Pro Tools has saved scenes. If I want to show a certain part of the song, I can hit a key command and go right to that part. It’s like a snapshot of wherever you want to go in your session. You don’t have to scroll around and do all this stuff. Pro Tools workflow is amazing for that kind of surgical editing.

Routing is incredible in Pro Tools. It’s so intuitive to me. Some people think it’s difficult, but it’s really simple. And in Pro Tools you can have several master channels.
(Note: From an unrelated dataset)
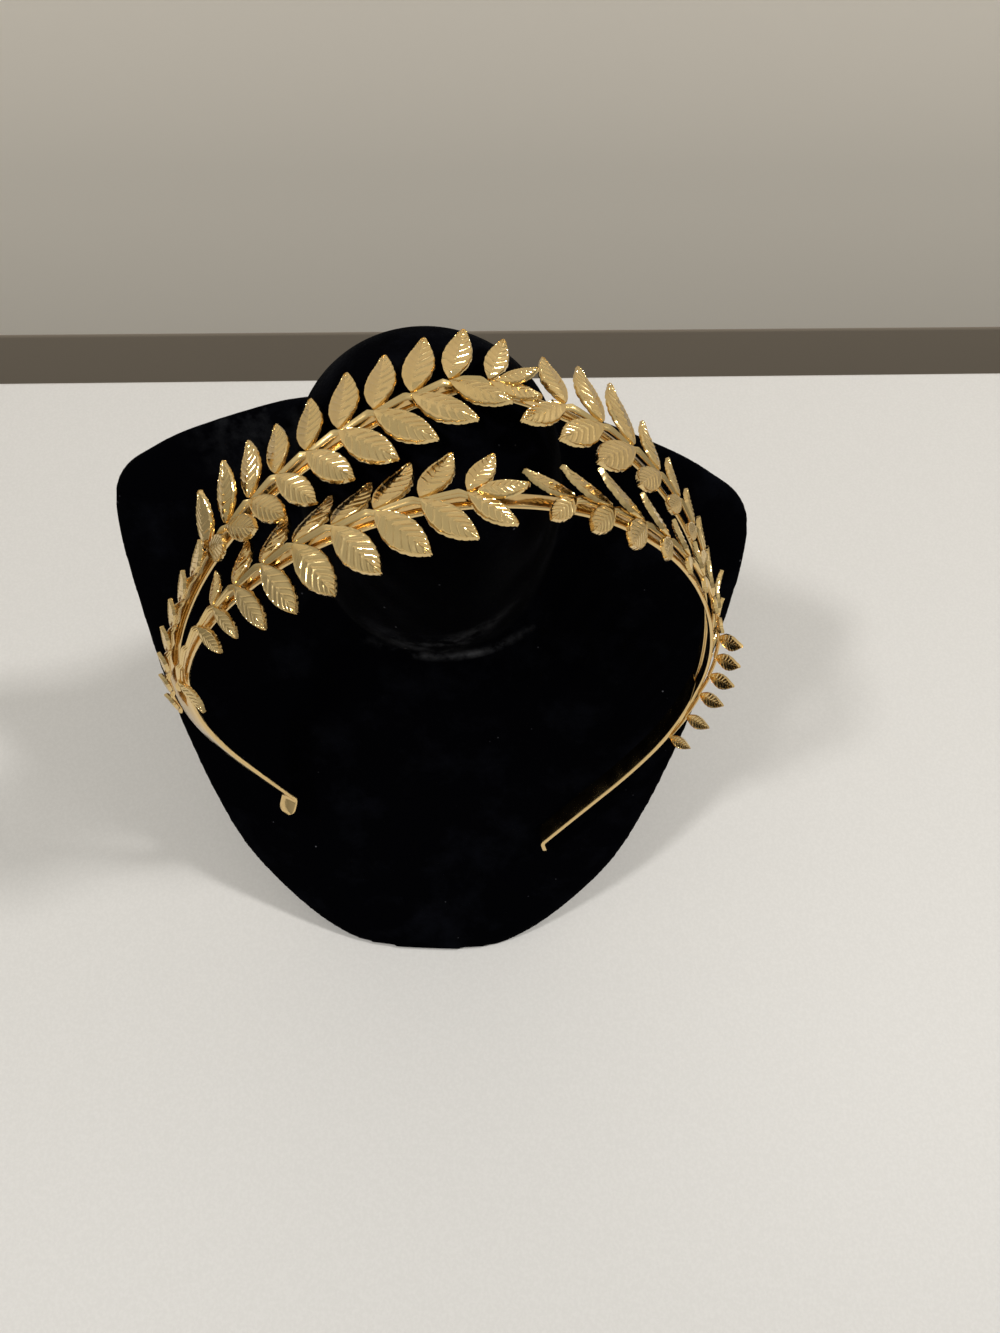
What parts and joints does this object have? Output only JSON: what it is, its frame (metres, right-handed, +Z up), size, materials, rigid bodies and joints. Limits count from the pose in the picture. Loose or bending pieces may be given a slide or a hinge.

What I don’t like about Pro Tools is its performance.  The performance seems to be worse in some ways although it doesn’t crash like some other DAW’s. But, the way that the CPU handles audio, it tends to max out frequently. I have the most powerful MacBook Pro that you can buy and sometimes I’ll throw 40 tracks in Pro Tools with a couple plugins and it’s maxing out. This doesn’t happen for me in Ableton or other DAW’s.

Now, if you’re coming from something like Ableton or FL Studio, there is a bit of a learning curve, but it’s not as hard as I thought.

Ableton Live Vs FL Studio Vs Pro Tools: The Verdict

It’s important to weigh all the pros and cons of each DAW and see how they fit within your unique workflow. Ableton provides me a fast and creative workflow to make music. FL Studio is great when I want to have some fun making an effortless drum pattern. And Pro Tools is my go to for mixing and audio editing. What are your favorite DAW’s? Is it Ableton Live Vs FL Studio Vs Pro Tools, too? Let me know in the comments.